On le voit, cette biographie de Moncef Mestiri est autre chose qu’un acte de piété familiale. D’abord parce que l’auteur a su retenir une foule d’images et de conversations, les trier ; ce qui suppose une belle maîtrise de la mémoire ; un regard attentif du début jusqu’à la fin de la vie d’un personnage marquant de la Tunisie contemporaine, Moncef Mestiri. Au-delà de ces remarques, Saïd Mestiri, le médecin, a, quoiqu’il s’en défende, un sens du métier d’historien. Sa façon de planter le décor, d’abord la famille, ses origines, son arrivée à Tunis, ensuite sa culture tournée vers l’Orient et l’Islam, un certain sens de l’identité tunisienne, finement saisie ; l’insertion de Moncef dans la vie politique tunisoise et tunisienne face à la tutelle française du début du siècle jusqu’aux années soixante.
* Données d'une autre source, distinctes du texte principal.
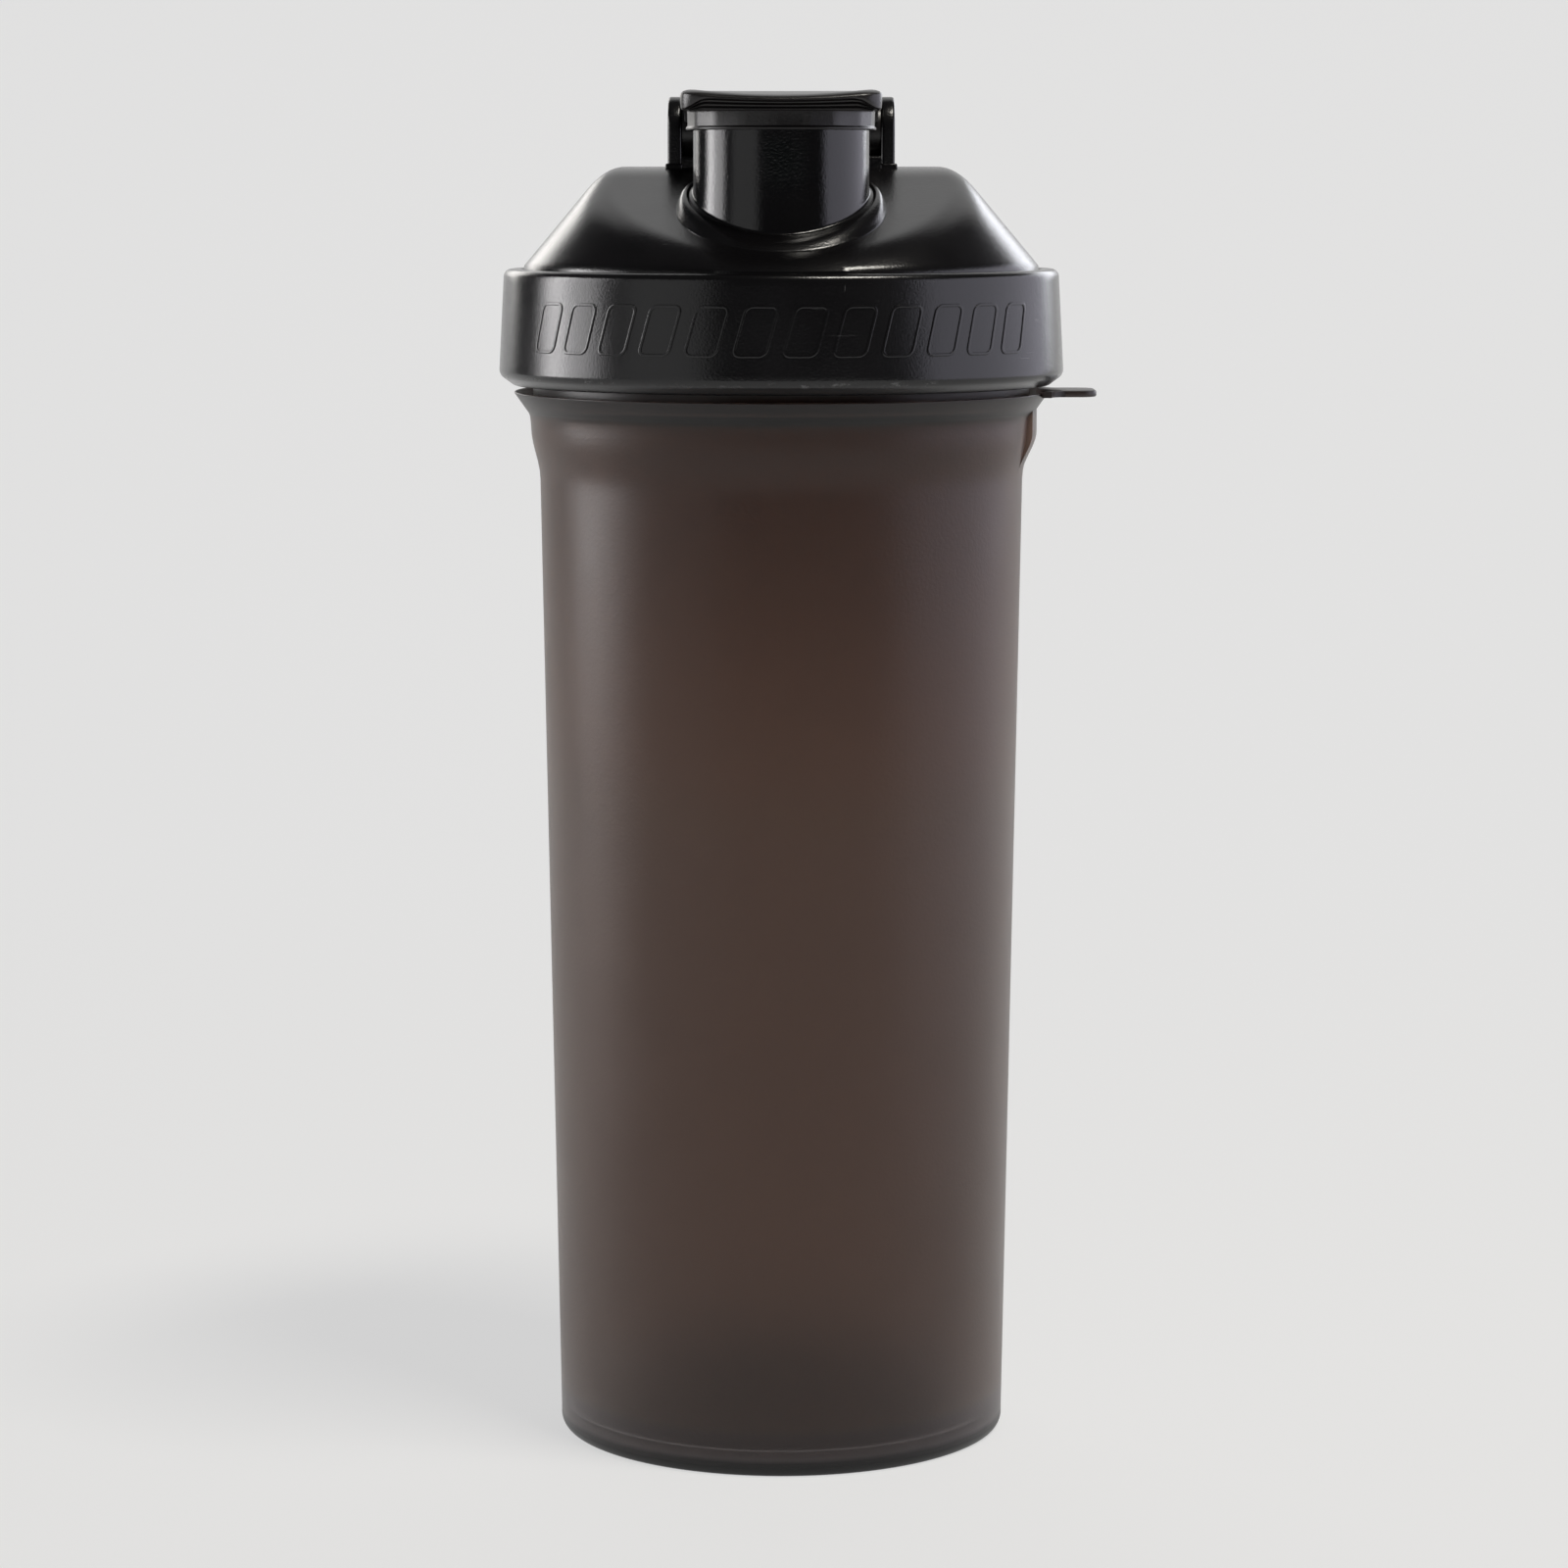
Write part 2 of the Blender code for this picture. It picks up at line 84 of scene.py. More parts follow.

Saïd Mestiri ne cache pas les limites de l’oncle : d’abord quand celui-ci ne sait pas analyser la crise de 1929 qui frappe les Tunisiens de plein fouet ; ensuite quand, en pleine guerre, et malgré les succès des Alliés, il pense encore que l’Allemagne sera victorieuse (voir la confidence de 1944 rapportée par l’auteur).
Au total, pour l’histoire cette biographie est surtout un document de belle qualité pour tous les chercheurs et les historiens qui ont travaillé ou travaillent encore sur la Tunisie. Merci donc à Saïd Mestiri pour ce livre foisonnant de richesse et de substance humaine.